Mid-week of Denver Startup Week had us on a panel called To Spanx or Not Spanx with the purpose of a conversation around the expectation of women in the workplace and how to create a more inclusive culture.  Our topic focused on how, like Spanx, women have expectations of looking “perfect” and hiding things about themselves in a workplace that was created for men.  From a serial entrepreneur, a start-up specialist, and two Senior Digital executives from telecom and healthcare enterprises, we had very active audience conversation around how there are ridiculous scenarios that women are often forced to face while men don’t face the same challenges.

With a mixed audience of both male and female, the discussion included references to and questions about the bias in Silicon Valley going on with large organizations like Uber, Twitter and Google. We heard about a startup, Witchsy, inventing a male co-founder that led to faster business results.  A repeated theme that emerged was learning to set your own boundaries.  The panelists discussed the value of defining their own work/personal boundaries and the importance of communicating those in an authentic way.  Once defined, women find more success when those same values were part of the company culture.  With an unconscious bias towards men in the workplace, women often find themselves having to prove themselves more than male counterparts with the same or less skillsets.  The conversational tone of the talk ended with the group agreeing that “It’s not that women deserve a seat at the table, it is that the outcome is better if they are there.”   Themes of authenticity, speaking up, and being aware of the balance led to empowerment conversations for start-ups and non-profits.
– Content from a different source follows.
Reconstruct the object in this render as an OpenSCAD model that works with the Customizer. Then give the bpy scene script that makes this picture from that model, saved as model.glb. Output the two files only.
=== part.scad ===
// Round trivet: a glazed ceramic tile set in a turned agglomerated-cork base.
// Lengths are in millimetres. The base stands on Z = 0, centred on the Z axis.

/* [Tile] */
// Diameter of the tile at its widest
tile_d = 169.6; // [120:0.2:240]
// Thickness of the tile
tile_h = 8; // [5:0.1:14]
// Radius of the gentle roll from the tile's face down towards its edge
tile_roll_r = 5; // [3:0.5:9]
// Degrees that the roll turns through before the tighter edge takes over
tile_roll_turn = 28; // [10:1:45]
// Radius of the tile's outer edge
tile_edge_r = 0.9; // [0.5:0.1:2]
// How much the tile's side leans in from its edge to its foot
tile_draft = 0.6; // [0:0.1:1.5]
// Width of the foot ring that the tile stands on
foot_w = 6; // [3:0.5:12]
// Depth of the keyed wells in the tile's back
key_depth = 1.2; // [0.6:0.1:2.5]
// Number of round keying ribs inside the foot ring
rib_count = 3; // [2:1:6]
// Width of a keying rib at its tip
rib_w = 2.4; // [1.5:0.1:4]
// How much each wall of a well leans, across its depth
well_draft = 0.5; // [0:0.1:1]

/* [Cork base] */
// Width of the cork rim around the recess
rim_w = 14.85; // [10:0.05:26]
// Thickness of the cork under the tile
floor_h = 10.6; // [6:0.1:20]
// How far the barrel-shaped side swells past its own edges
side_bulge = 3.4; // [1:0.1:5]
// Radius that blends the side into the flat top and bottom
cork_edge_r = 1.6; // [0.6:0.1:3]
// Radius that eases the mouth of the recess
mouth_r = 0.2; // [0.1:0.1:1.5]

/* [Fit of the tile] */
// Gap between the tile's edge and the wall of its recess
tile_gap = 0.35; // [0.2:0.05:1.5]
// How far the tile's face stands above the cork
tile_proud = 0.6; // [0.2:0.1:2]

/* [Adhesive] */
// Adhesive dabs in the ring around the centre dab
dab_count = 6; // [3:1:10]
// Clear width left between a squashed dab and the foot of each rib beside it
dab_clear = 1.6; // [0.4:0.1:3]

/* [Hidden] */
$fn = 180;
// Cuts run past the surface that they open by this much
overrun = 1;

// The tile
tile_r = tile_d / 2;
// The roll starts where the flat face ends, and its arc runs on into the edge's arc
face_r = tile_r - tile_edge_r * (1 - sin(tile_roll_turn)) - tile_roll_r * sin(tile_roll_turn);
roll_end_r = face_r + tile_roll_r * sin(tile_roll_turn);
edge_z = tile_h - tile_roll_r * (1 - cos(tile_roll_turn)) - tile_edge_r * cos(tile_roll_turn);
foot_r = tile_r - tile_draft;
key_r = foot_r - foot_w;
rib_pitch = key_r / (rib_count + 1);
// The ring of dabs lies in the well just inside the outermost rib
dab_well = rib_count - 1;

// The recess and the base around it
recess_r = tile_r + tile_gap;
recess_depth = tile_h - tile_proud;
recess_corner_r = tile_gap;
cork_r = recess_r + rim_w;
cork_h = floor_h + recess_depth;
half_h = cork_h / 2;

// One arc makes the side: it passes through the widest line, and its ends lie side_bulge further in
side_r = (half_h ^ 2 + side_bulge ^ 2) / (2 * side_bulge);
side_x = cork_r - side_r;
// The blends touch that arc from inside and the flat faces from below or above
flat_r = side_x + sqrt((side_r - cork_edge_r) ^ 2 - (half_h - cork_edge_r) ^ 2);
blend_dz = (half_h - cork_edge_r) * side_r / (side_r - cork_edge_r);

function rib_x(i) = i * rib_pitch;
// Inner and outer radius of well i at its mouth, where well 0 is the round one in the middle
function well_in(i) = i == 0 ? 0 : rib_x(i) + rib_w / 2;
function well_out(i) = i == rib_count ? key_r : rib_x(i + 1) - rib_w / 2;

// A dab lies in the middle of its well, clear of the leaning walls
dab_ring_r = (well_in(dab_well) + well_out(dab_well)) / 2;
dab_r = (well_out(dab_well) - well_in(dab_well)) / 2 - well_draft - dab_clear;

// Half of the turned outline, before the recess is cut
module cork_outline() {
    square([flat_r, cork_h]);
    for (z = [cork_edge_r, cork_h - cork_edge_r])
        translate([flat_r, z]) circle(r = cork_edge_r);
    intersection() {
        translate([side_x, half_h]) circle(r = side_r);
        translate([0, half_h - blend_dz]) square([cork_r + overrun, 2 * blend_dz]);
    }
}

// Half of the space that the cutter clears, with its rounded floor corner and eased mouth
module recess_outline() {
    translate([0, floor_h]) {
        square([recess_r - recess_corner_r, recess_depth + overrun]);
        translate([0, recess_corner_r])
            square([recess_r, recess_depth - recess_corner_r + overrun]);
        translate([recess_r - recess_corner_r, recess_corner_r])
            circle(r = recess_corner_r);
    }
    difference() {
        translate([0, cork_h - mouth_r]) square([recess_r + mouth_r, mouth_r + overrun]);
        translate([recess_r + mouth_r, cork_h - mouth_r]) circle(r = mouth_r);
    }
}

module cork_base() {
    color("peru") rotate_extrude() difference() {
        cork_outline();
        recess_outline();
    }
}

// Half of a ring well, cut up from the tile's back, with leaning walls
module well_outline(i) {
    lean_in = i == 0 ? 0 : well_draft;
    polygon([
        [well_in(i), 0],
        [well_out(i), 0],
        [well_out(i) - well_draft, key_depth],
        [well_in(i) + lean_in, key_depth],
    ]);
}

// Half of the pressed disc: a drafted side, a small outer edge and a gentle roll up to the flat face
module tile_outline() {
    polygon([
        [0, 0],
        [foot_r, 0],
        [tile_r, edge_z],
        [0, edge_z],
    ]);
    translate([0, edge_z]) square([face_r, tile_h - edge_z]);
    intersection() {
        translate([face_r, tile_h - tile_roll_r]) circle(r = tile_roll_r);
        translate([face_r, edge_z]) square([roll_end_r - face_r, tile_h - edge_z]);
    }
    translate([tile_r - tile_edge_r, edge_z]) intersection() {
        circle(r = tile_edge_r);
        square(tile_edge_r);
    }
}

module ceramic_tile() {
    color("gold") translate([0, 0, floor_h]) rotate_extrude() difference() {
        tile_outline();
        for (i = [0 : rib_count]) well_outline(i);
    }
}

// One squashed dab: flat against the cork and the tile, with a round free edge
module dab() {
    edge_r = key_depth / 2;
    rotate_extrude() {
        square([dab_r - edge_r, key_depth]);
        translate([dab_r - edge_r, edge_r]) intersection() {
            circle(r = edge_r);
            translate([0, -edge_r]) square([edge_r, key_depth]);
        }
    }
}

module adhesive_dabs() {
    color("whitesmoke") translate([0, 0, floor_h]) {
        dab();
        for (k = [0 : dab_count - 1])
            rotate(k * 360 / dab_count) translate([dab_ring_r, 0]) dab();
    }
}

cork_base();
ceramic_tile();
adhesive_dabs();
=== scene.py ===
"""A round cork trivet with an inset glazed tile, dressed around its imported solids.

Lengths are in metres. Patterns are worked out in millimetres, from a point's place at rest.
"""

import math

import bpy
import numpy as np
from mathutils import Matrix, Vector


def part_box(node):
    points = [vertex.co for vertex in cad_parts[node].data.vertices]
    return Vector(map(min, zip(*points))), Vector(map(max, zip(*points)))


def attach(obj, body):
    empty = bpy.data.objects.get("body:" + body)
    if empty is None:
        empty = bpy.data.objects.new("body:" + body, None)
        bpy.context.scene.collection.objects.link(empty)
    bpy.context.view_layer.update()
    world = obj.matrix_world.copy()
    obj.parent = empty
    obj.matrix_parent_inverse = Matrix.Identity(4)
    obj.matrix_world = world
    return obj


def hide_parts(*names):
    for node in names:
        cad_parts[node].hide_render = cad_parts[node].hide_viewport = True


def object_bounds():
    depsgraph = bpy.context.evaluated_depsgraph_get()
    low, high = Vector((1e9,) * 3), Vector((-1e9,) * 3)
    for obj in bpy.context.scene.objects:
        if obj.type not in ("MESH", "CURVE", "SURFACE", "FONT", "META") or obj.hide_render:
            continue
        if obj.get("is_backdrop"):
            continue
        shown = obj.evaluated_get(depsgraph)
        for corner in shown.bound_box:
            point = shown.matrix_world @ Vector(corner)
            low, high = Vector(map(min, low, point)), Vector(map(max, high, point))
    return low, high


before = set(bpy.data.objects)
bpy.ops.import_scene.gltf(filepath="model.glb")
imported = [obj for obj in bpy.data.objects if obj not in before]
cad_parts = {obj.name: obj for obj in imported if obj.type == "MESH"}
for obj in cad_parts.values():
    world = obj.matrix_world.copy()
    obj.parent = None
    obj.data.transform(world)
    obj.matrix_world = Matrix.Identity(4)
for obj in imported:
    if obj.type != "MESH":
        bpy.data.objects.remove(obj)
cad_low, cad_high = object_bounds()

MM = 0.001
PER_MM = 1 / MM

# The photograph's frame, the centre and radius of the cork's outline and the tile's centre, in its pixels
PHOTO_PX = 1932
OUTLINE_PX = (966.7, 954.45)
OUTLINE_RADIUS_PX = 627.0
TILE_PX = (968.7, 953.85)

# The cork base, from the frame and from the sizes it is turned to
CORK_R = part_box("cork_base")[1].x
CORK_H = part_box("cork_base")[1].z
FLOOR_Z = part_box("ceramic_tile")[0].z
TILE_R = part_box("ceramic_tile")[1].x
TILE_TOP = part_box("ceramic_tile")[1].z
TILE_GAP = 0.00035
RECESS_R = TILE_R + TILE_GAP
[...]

Quisitive finished the week participating in a talk on Design Collaboration at Scale.  Participating with powerhouse companies like Google, Amazon, and Basecamp, we shared our value of design and insight into how collaboration plays a key role in being successful as a tech consultancy.  We discussed that ideal team size of 4-5 members work best for ideation, that collaboration must extend to multiple departments and viewpoints to be most successful.   Walking through requirements gathering, the group was in consensus that user feedback throughout the process led to the fastest, most successful implementations. Balancing feedback requires different toolsets and agile processes to manage action vs. buy-in. From design-thinking workshops as tools, Journey Maps and Experience Maps as key artifacts, and identifying user-feedback through direct human interaction, we focused on the art and science of designing at scale.

Collaboration tools such as Slack, InVision, and online white boarding proved to be key for the panelists in maintaining business goals while gaining input from co-workers and customers. Talking with both start-ups and large organizations, the value of feedback on wireframes and design comps was a core theme. While discussing aspects from different points of view, the audience asked questions from the product, company, consultant, and educator perspective to ensure design is influential in all projects. Valuing the UX and bringing the human perspective to the forefront of the solution led the stories of the most successful technology implementations from our group.

Our participation included meetings, talks, panels, breakfast, events at night and a lot of inspiring conversations to solve core technology problems with innovation.  We’re happy to be in Denver and participating in the energy of the city!